= Request =
Write the material out again in full, exactly.
:::::
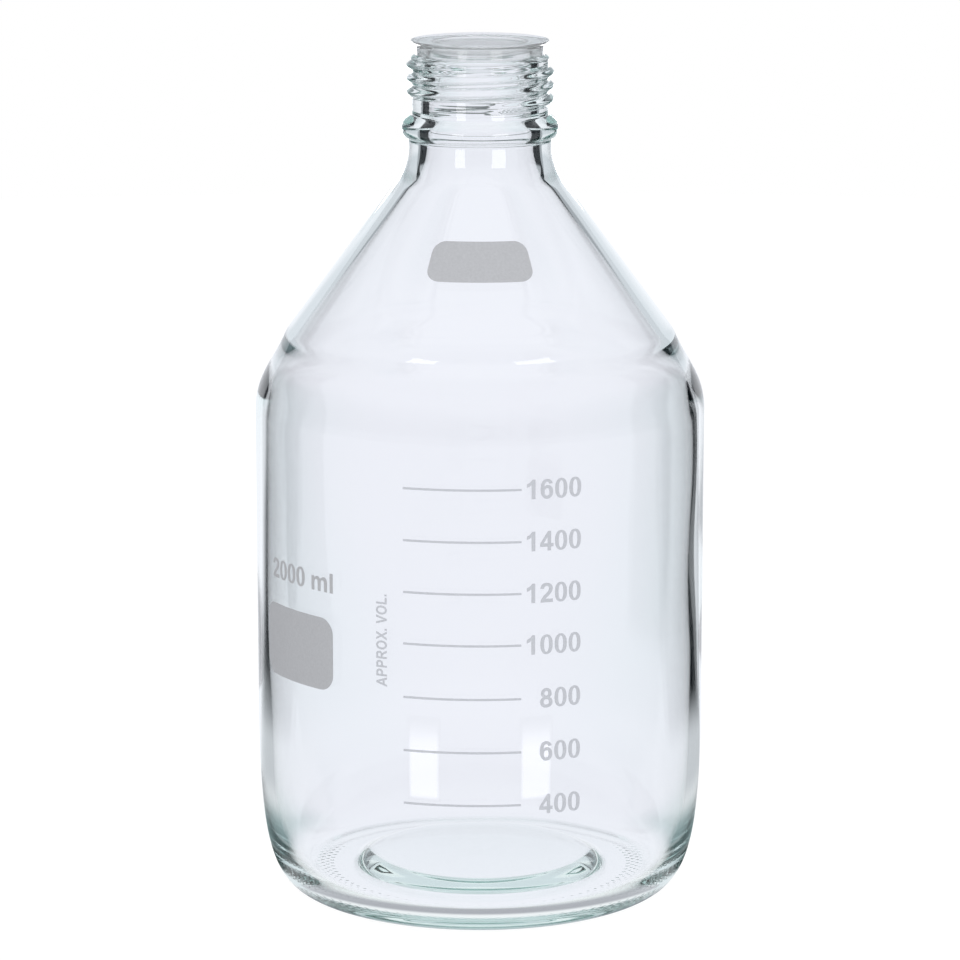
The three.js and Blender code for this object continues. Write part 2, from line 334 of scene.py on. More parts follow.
def outer_profile():
    """The outside as radius and height: the underside from its middle, and the rest to the rim."""
    step = PUNT_LEDGE + PUNT_STEP
    base = eased(
        [
            (0, step + PUNT_DOME, 0),
            (PUNT_INNER * DOME_BEND_SHARE, step + PUNT_DOME * DOME_FALL_SHARE, DOME_EASE),
            (PUNT_INNER, step, PUNT_EASE),
            (PUNT_OUTER, PUNT_LEDGE, PUNT_EASE),
            (BEARING_INNER - STIPPLE_LEAD, DOT_HEIGHT, 0),
        ],
        BASE_PITCH,
    )
    heel = bend(
        (BEARING_OUTER, 0),
        (BEARING_OUTER + HEEL_BASE_PULL, 0),
        (BODY_RADIUS, HEEL_HEIGHT - HEEL_WALL_PULL),
        (BODY_RADIUS, HEEL_HEIGHT),
        HEEL_STEPS,
    )
    heel = [point for point in heel if point[1] > DOT_HEIGHT * HEEL_CLEAR]
    wall = [(BODY_RADIUS, height) for height in between(HEEL_HEIGHT, WALL_TOP, WALL_STEPS)]
    crease = (CREASE_RADIUS, CREASE_HEIGHT)
    pull = (
        CREASE_RADIUS + BEND_PULL * math.sin(BEND_UPPER_ANGLE),
        CREASE_HEIGHT - BEND_PULL * math.cos(BEND_UPPER_ANGLE),
    )
    shoulder = bend(
        (BODY_RADIUS, WALL_TOP), (BODY_RADIUS, WALL_TOP + BEND_PULL), pull, crease, SHOULDER_STEPS
    )
    slope = math.tan(CONE_ANGLE)
    above = (
        CREASE_RADIUS - CREASE_EASE * math.sin(CONE_ANGLE),
        CREASE_HEIGHT + CREASE_EASE * math.cos(CONE_ANGLE),
    )
    shoulder = shoulder[:-1] + bend(shoulder[-2], crease, crease, above, CREASE_STEPS)[1:]
    cone = [
        (radius, CREASE_HEIGHT + (CREASE_RADIUS - radius) / slope)
        for radius in between(above[0], CONE_END_RADIUS, CONE_STEPS)
    ]
    centre = (NECK_RADIUS + NECK_FILLET, NECK_BOTTOM)
    fillet = arc(centre, NECK_FILLET, math.pi + CONE_ANGLE, math.pi, FILLET_STEPS)
    neck = [(NECK_RADIUS, NECK_BOTTOM + NECK_LENGTH / 2), (NECK_RADIUS, BEAD_BOTTOM - BEAD_LEAD)]
    nose = (BEAD_RADIUS, BEAD_BOTTOM + BEAD_NOSE)
    lower = bend(
        (NECK_RADIUS + BEAD_FOOT, BEAD_BOTTOM),
        (NECK_RADIUS + BEAD_FOOT_PULL, BEAD_BOTTOM),
        (BEAD_RADIUS, nose[1] - BEAD_NOSE_PULL),
        nose,
        BEAD_STEPS,
    )
    upper = bend(
        nose,
        (BEAD_RADIUS, nose[1] + BEAD_NOSE_PULL),
        (THREAD_ROOT + BEAD_TOP_PULL, BEAD_TOP - BEAD_TOP_PULL),
        (THREAD_ROOT, BEAD_TOP),
        BEAD_STEPS,
    )
    finish_end = FINISH_TOP - FINISH_ROUND
    finish = [(THREAD_ROOT, height) for height in between(BEAD_TOP, finish_end, THREAD_STEPS)]
    finish_centre = (THREAD_ROOT - FINISH_ROUND, finish_end)
    top = arc(finish_centre, FINISH_ROUND, 0, math.pi / 2, FINISH_STEPS)
    rim = eased(
        [
            (THREAD_ROOT - FINISH_ROUND, FINISH_TOP, 0),
            (RIM_RADIUS, FINISH_TOP, RIM_FOOT_EASE),
            (RIM_RADIUS, RIM_TOP - RIM_ROUND, 0),
        ],
        RIM_PITCH,
        SMALL_EASE_STEPS,
    )
    crown_centre = (RIM_RADIUS - RIM_ROUND, RIM_TOP - RIM_ROUND)
    crown = arc(crown_centre, RIM_ROUND, 0, math.pi / 2, RIM_STEPS)
    body = heel + wall + shoulder + cone + fillet
    mouth = neck + lower + upper[1:] + finish + top + rim[1:] + crown[1:]
    return base, body + mouth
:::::
= Response =
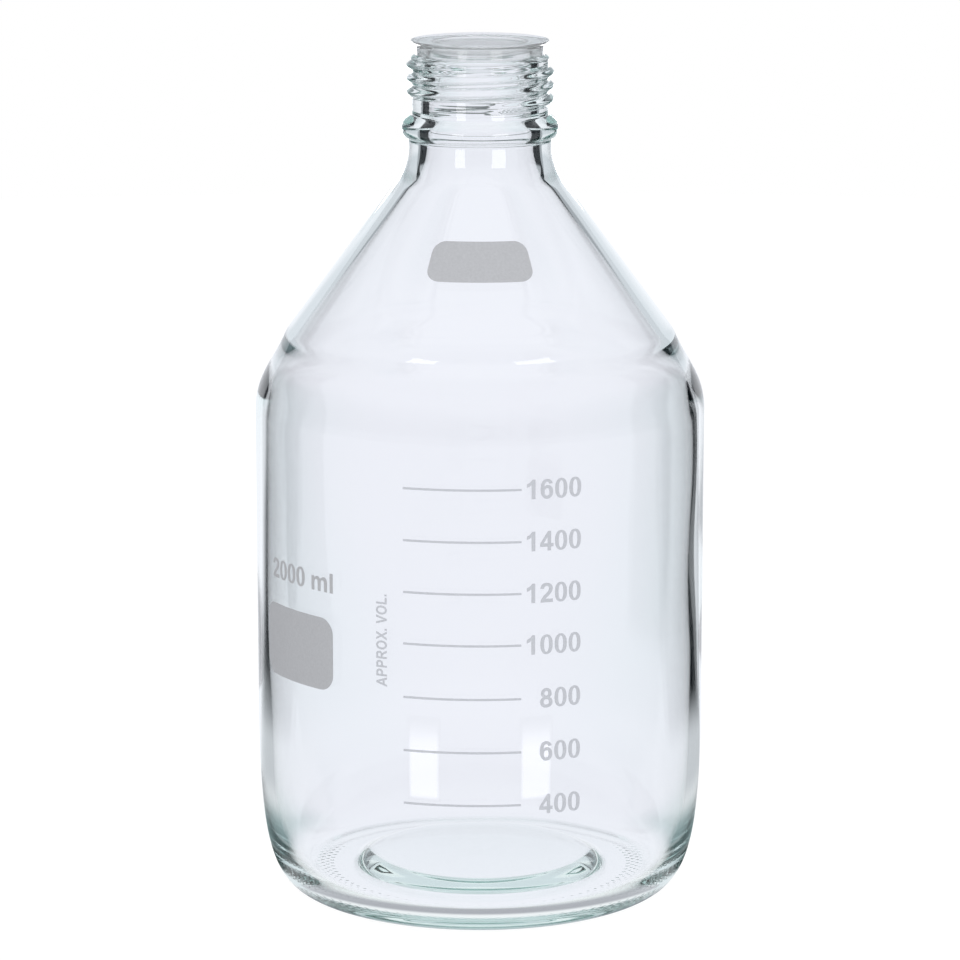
The three.js and Blender code for this object continues. Write part 2, from line 334 of scene.py on. More parts follow.
def outer_profile():
    """The outside as radius and height: the underside from its middle, and the rest to the rim."""
    step = PUNT_LEDGE + PUNT_STEP
    base = eased(
        [
            (0, step + PUNT_DOME, 0),
            (PUNT_INNER * DOME_BEND_SHARE, step + PUNT_DOME * DOME_FALL_SHARE, DOME_EASE),
            (PUNT_INNER, step, PUNT_EASE),
            (PUNT_OUTER, PUNT_LEDGE, PUNT_EASE),
            (BEARING_INNER - STIPPLE_LEAD, DOT_HEIGHT, 0),
        ],
        BASE_PITCH,
    )
    heel = bend(
        (BEARING_OUTER, 0),
        (BEARING_OUTER + HEEL_BASE_PULL, 0),
        (BODY_RADIUS, HEEL_HEIGHT - HEEL_WALL_PULL),
        (BODY_RADIUS, HEEL_HEIGHT),
        HEEL_STEPS,
    )
    heel = [point for point in heel if point[1] > DOT_HEIGHT * HEEL_CLEAR]
    wall = [(BODY_RADIUS, height) for height in between(HEEL_HEIGHT, WALL_TOP, WALL_STEPS)]
    crease = (CREASE_RADIUS, CREASE_HEIGHT)
    pull = (
        CREASE_RADIUS + BEND_PULL * math.sin(BEND_UPPER_ANGLE),
        CREASE_HEIGHT - BEND_PULL * math.cos(BEND_UPPER_ANGLE),
    )
    shoulder = bend(
        (BODY_RADIUS, WALL_TOP), (BODY_RADIUS, WALL_TOP + BEND_PULL), pull, crease, SHOULDER_STEPS
    )
    slope = math.tan(CONE_ANGLE)
    above = (
        CREASE_RADIUS - CREASE_EASE * math.sin(CONE_ANGLE),
        CREASE_HEIGHT + CREASE_EASE * math.cos(CONE_ANGLE),
    )
    shoulder = shoulder[:-1] + bend(shoulder[-2], crease, crease, above, CREASE_STEPS)[1:]
    cone = [
        (radius, CREASE_HEIGHT + (CREASE_RADIUS - radius) / slope)
        for radius in between(above[0], CONE_END_RADIUS, CONE_STEPS)
    ]
    centre = (NECK_RADIUS + NECK_FILLET, NECK_BOTTOM)
    fillet = arc(centre, NECK_FILLET, math.pi + CONE_ANGLE, math.pi, FILLET_STEPS)
    neck = [(NECK_RADIUS, NECK_BOTTOM + NECK_LENGTH / 2), (NECK_RADIUS, BEAD_BOTTOM - BEAD_LEAD)]
    nose = (BEAD_RADIUS, BEAD_BOTTOM + BEAD_NOSE)
    lower = bend(
        (NECK_RADIUS + BEAD_FOOT, BEAD_BOTTOM),
        (NECK_RADIUS + BEAD_FOOT_PULL, BEAD_BOTTOM),
        (BEAD_RADIUS, nose[1] - BEAD_NOSE_PULL),
        nose,
        BEAD_STEPS,
    )
    upper = bend(
        nose,
        (BEAD_RADIUS, nose[1] + BEAD_NOSE_PULL),
        (THREAD_ROOT + BEAD_TOP_PULL, BEAD_TOP - BEAD_TOP_PULL),
        (THREAD_ROOT, BEAD_TOP),
        BEAD_STEPS,
    )
    finish_end = FINISH_TOP - FINISH_ROUND
    finish = [(THREAD_ROOT, height) for height in between(BEAD_TOP, finish_end, THREAD_STEPS)]
    finish_centre = (THREAD_ROOT - FINISH_ROUND, finish_end)
    top = arc(finish_centre, FINISH_ROUND, 0, math.pi / 2, FINISH_STEPS)
    rim = eased(
        [
            (THREAD_ROOT - FINISH_ROUND, FINISH_TOP, 0),
            (RIM_RADIUS, FINISH_TOP, RIM_FOOT_EASE),
            (RIM_RADIUS, RIM_TOP - RIM_ROUND, 0),
        ],
        RIM_PITCH,
        SMALL_EASE_STEPS,
    )
    crown_centre = (RIM_RADIUS - RIM_ROUND, RIM_TOP - RIM_ROUND)
    crown = arc(crown_centre, RIM_ROUND, 0, math.pi / 2, RIM_STEPS)
    body = heel + wall + shoulder + cone + fillet
    mouth = neck + lower + upper[1:] + finish + top + rim[1:] + crown[1:]
    return base, body + mouth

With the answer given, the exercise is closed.